DeCoster’s business, which he started in Maine before adding operations in Iowa and Ohio, has seen trouble before.

Officials in Maine and Iowa fined him for repeated environmental problems in the 1990s, and in 2000 Iowa designated him a habitual violator of environmental rules, the only time the state has instituted the label. Iowa banned DeCoster from starting or expanding any other animal feed operations, but he opened new farms with colleagues’ help and took ownership after the state’s ban expired.

DeCoster agreed in 2002 to pay $1.5 million to settle a lawsuit filed by female employees who claimed sexual harassment and assault at an Iowa farm DeCoster owned. The company implemented anti-harassment and anti-retaliation policies at its operations and agreed to hold training programs about workplace issues.

In 2003, DeCoster pleaded guilty in federal court in Iowa to knowingly hiring illegal immigrants and was sentenced to five years probation. In 2007, 51 illegal workers at six DeCoster farms in Iowa were arrested but no further action was taken against DeCoster. Earlier this year, Maine Contract Farming, the successor company to DeCoster Egg Farms, paid $125,000 to settle an animal cruelty case.

People who know DeCoster say there’s more to the man than his litany of business problems.

“He’s a born again Baptist and a ruthless businessman,” said Caldwell, who has known DeCoster for most of his life. “As a human being, if it isn’t part of the business, he’s a pretty level guy.”

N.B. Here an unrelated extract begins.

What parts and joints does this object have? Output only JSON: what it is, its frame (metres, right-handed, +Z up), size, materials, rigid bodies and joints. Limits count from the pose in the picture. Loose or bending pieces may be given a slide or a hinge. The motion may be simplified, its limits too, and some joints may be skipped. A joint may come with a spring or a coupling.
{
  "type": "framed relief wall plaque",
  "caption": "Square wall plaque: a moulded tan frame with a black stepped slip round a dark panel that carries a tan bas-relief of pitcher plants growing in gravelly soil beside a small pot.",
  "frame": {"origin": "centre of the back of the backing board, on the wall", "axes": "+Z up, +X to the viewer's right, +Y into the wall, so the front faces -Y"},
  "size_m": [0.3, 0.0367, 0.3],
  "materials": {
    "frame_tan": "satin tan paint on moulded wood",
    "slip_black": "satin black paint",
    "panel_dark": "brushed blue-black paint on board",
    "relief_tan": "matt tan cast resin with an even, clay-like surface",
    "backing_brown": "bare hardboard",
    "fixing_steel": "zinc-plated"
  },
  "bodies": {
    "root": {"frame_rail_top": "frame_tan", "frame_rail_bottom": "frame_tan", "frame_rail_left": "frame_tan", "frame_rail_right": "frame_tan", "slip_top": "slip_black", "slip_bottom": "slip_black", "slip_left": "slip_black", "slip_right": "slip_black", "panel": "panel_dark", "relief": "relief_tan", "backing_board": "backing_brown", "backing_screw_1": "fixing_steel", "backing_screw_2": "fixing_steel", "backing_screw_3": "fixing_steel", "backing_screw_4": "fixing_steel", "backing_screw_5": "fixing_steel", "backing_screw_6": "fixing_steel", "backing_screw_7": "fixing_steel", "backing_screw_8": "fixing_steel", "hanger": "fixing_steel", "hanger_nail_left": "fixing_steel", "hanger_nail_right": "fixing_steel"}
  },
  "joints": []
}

Caldwell, 67, of Turner, Maine, said DeCoster started in the poultry business at age 12 or 13, after his father died. By the time he graduated from high school, he’d grown the operation from 200 hens to nearly 10,000.

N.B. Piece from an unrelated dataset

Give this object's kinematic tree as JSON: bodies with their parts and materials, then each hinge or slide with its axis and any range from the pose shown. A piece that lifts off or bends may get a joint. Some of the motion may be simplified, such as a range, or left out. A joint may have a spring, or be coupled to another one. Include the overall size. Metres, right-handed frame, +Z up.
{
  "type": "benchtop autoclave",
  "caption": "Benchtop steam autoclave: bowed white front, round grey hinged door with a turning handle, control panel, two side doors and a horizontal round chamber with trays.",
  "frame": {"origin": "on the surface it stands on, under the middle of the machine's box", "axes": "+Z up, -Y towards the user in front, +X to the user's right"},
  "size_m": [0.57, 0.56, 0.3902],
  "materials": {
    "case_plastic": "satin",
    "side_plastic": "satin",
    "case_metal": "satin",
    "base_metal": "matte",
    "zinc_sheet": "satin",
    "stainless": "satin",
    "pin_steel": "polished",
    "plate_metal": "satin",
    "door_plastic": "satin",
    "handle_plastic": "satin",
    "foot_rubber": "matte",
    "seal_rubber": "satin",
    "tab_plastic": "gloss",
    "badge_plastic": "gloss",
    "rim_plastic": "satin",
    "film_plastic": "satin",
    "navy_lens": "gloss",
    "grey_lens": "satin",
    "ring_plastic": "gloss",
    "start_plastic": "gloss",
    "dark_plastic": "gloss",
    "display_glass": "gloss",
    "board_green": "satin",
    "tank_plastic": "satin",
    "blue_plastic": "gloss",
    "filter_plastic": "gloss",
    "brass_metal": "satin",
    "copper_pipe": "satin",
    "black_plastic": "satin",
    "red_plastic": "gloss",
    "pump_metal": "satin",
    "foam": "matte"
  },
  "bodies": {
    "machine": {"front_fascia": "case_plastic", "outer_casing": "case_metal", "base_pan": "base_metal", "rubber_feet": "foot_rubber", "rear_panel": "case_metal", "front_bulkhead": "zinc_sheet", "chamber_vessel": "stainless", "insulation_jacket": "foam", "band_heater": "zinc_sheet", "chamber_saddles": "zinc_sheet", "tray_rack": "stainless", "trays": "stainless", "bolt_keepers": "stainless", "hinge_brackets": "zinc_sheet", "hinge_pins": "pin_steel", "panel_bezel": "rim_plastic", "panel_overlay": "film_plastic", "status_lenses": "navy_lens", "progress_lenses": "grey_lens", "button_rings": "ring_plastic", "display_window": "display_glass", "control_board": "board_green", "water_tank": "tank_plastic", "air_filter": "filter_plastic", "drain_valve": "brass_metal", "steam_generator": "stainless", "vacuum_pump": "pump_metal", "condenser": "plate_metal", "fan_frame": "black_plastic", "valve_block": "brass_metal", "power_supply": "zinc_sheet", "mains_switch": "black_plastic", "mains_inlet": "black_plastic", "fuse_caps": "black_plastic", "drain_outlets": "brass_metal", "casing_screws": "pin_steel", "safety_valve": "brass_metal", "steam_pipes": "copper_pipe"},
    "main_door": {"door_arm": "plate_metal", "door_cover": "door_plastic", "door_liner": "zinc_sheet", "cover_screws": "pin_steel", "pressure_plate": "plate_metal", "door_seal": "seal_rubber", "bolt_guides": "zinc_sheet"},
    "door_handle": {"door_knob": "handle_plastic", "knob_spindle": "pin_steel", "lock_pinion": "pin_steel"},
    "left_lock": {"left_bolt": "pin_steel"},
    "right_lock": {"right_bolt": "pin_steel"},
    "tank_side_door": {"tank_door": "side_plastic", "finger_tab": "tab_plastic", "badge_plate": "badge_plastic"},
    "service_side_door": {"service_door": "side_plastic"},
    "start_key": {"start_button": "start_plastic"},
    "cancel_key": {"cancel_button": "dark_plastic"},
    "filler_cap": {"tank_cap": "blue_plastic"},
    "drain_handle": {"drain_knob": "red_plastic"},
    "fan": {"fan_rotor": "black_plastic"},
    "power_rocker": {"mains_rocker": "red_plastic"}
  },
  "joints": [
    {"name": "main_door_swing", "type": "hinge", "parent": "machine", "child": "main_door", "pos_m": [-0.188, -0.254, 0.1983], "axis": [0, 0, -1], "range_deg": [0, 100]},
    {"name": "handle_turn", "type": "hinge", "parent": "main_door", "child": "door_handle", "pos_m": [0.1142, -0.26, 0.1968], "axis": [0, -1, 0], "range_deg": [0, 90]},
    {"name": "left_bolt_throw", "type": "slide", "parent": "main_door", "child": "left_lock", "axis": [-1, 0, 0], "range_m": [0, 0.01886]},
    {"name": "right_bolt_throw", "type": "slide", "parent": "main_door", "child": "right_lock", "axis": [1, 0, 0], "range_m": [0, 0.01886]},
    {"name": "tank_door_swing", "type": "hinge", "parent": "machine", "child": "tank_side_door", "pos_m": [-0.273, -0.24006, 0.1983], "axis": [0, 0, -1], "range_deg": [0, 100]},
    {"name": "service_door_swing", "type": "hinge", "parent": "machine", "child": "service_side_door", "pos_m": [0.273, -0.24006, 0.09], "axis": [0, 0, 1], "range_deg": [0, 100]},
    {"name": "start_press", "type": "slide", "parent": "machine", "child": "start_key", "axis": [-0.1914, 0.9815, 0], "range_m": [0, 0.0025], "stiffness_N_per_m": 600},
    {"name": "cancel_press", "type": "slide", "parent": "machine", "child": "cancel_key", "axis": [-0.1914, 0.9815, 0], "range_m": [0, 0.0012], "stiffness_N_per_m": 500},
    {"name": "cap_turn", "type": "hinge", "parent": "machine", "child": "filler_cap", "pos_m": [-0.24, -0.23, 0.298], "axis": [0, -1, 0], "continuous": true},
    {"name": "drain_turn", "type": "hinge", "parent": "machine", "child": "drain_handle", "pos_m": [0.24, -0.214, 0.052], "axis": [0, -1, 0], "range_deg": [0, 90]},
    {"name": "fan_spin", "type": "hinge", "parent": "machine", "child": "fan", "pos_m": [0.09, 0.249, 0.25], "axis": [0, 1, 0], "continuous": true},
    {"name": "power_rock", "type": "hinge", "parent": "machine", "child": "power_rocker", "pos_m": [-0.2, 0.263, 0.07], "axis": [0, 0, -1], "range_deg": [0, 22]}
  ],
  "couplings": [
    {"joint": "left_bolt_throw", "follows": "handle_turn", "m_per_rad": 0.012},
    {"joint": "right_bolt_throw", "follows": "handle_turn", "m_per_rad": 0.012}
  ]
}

Caldwell said DeCoster built a three-story chicken house and hauled grain on his back to the third level, then hauled the eggs back down again.

“He fell asleep in the packing room at night where he would sandpaper eggs to make them clean,” Caldwell said.

As his wealth grew, DeCoster became philanthropic.

“If you want a ball field built in this town, give him a holler and he’d build it for you, have a bulldozer brought out and not send you a bill,” Caldwell said. He said DeCoster helped pay for the construction of Calvary Baptist Church in Turner and furnished the church with buses.

In Iowa, DeCoster also has donated money for a hospital and assisted living development, a library renovation project, a new aquatic center and improvements in downtown Clarion, such as extra lighting, benches and flower containers, according to Dennis Bowman, director of Wright County Economic Development.

DeCoster’s company is not publicly traded, meaning his net worth isn’t readily available, but Bowman estimated DeCoster and his family have donated about $1 million to local projects.

George Regan, a Boston public relations consultant who previously worked for DeCoster, said he once recommended DeCoster publicize his charitable activities.

“And he said ‘If you have to publicize a good deed, it’s not a good deed,’” Regan said.

Regan acknowledged some of the wounds DeCoster’s suffered “have been self-inflicted.”

“He can be stubborn and very head strong, very opinionated, but he’s also an incredibly bright guy,” Regan said.

The stubbornness has frustrated some, including Bill Drury, a Wright County corn and soybean farmer who served on the county’s soil and water board. Drury recalled that the panel had sent multiple letters to DeCoster, offering help in site selection and manure management for a proposed egg farm.

“But he refused all correspondence and refused to cooperate with us,” Drury said.

Bowman said many Wright County residents try to differentiate the businessman from the neighbor.

“One is personal and one has to do with business, and what he does from a benevolent standpoint,” Bowman said.

For others it’s not quite that simple.

“It’s hard for people to have a conversation and not talk about both sides,” said Lucas Beenken, chairman of the Wright County Board of Supervisors. “He’s done a good job of contributing to the community but it’s hard not to talk about the problems he’s had.

“You can talk about a successful business but there is an asterisk on the problems.”